Hennepin County’s epidemiology unit treats and prevents environmental health issues. It tracks food-borne illnesses, lead contamination and indoor air complaints. The unit also inspects and investigates lodging, swimming pools, children’s camps and indoor air complaints.
Musicant said the severance, proposed by her office, grew from “changes in staff capacity,” a desire to streamline the services, and the “marginal additional flexibility” that would come by not paying the county $200,000. She said city officials believe the change will be “cost neutral” and that residents’ health “will be attended to as well or better than it has up to this point.”
County leaders, however, said Minneapolis was getting much more than $200,000 worth of services. They raised concerns about the city expecting the county to continue to do some work for free, and questioned how the separation made sense in terms of administrative costs.
Most of Hennepin County’s epidemiology work occurs in Minneapolis.

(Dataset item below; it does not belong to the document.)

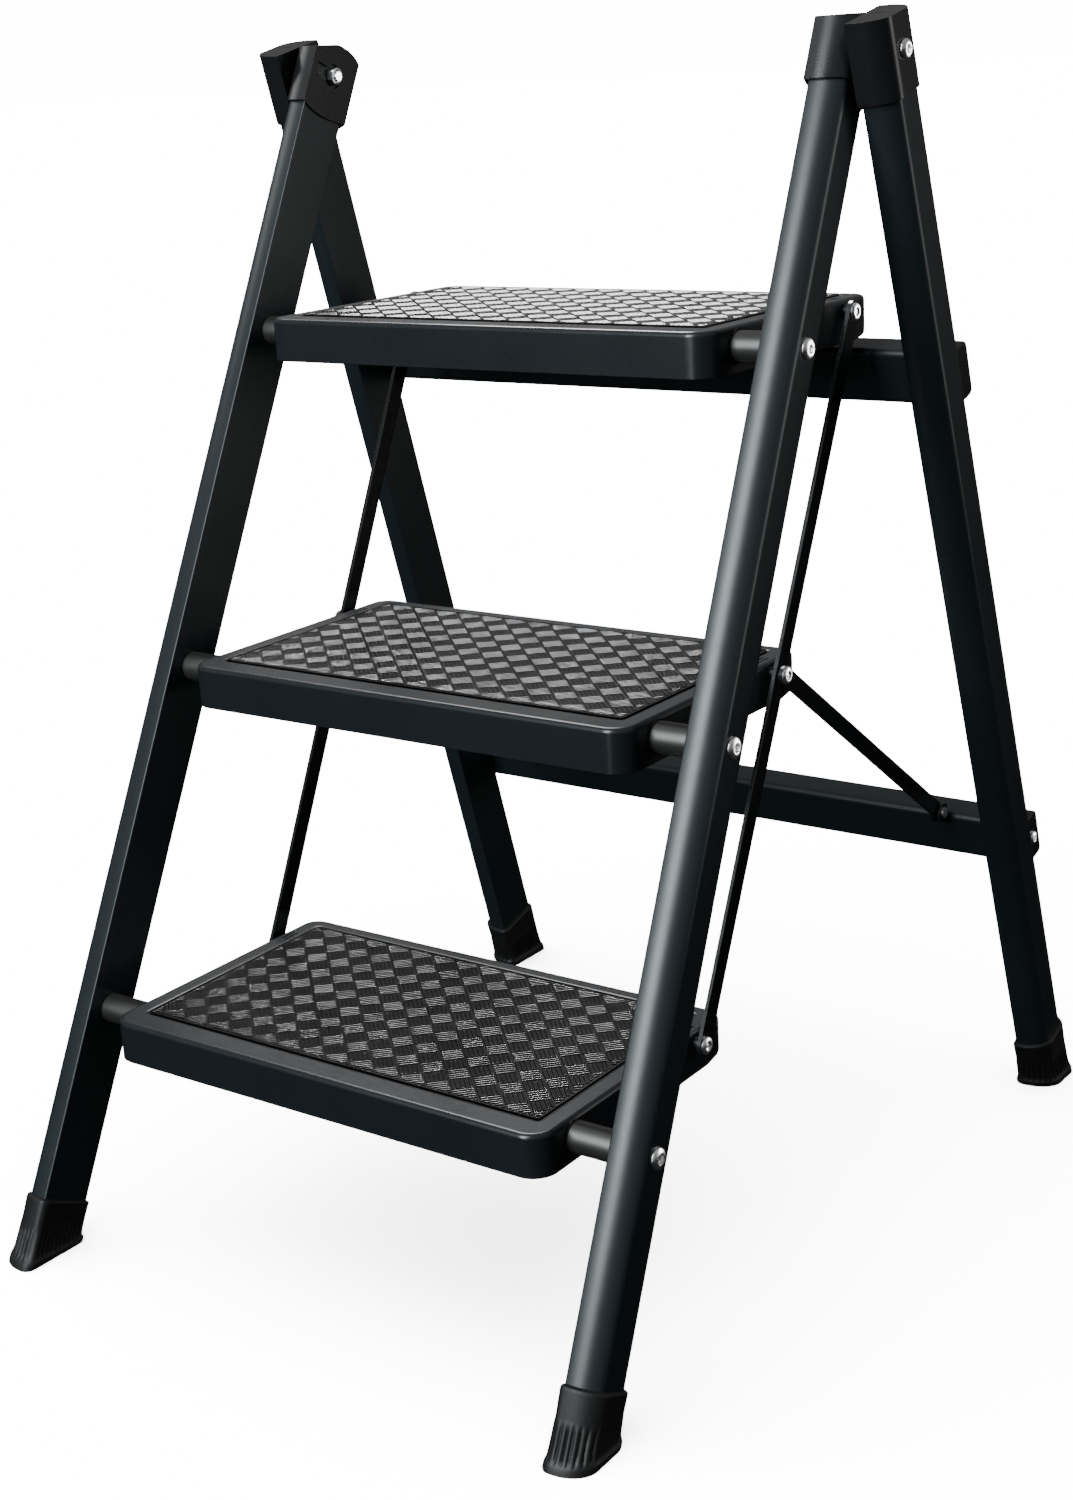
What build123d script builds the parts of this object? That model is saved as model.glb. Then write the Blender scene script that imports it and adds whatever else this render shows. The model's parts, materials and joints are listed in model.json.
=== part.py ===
from build123d import *
import os
from math import atan2, cos, hypot, radians, sin, tan

os.makedirs("parts", exist_ok=True)

# Overall frame: floor at z = 0, front towards -Y, the ladder mirrored about the YZ plane.
PIVOT_Z = 836.0            # top pivot height over the floor
FRONT_LEAN = radians(25.6)
REAR_LEAN = radians(16.6)
SPLAY = 0.0204             # outward travel of every leg per unit of leg length

# Leg tube: D section, flat side inwards
LEG_W = 44.0
LEG_T = 24.0
LEG_WALL = 1.5
LEG_STRIP = 10.0           # half width of the flat strip on the outer face
LEG_FLAT = 4.0             # straight part of the narrow sides
FRONT_IN_X = 218.3         # inner face of the front leg at the top pivot
REAR_IN_X = 247.4
LEG_TOP = 12.0             # leg tube above the top pivot
FRONT_LEG_LEN = 908.0
REAR_LEG_LEN = 858.0

# Caps at the leg tops
CAP_W = 3.5
CAP_T = 1.8
CAP_DOWN = 30.0
CROWN_TOP = 23.0           # front cap crown over the top pivot
CROWN_BACK = 2.0           # where the crown's flat top ends, behind the leg axis
REAR_CROWN = ((0.0, 20.5), (-4.0, 22.5))     # rear cap top: step in from the rear edge, height
REAR_CROWN_FRONT = ((8.0, 25.5), (0.0, 20.0))  # the same from the front edge

# Rubber feet
FOOT_GROW = 3.0
LIP_GROW = 5.0
LIP_H = 7.0
FRONT_FOOT = 42.0
REAR_FOOT = 48.0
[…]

According to the county, Minneapolis accounts for at least half of its public health cases even though only a third of the county’s population lives in the city.
From 2017 through 2019, Hennepin County saw 67 measles cases, 73% of them in Minneapolis. Over that same period, the county saw 174 tuberculosis cases, with 47% in the city, and 50 cases of hepatitis A, with 70% in the city.
County epidemiology manager Dave Johnson said the county spent $395,000 in 2017 to fight a significant measles outbreak concentrated in Minneapolis’ Somali community.
The handoff to Minneapolis is expected to occur at the end of March. County Board Chairwoman Marion Greene said she plans to meet with Mayor Jacob Frey about the decision.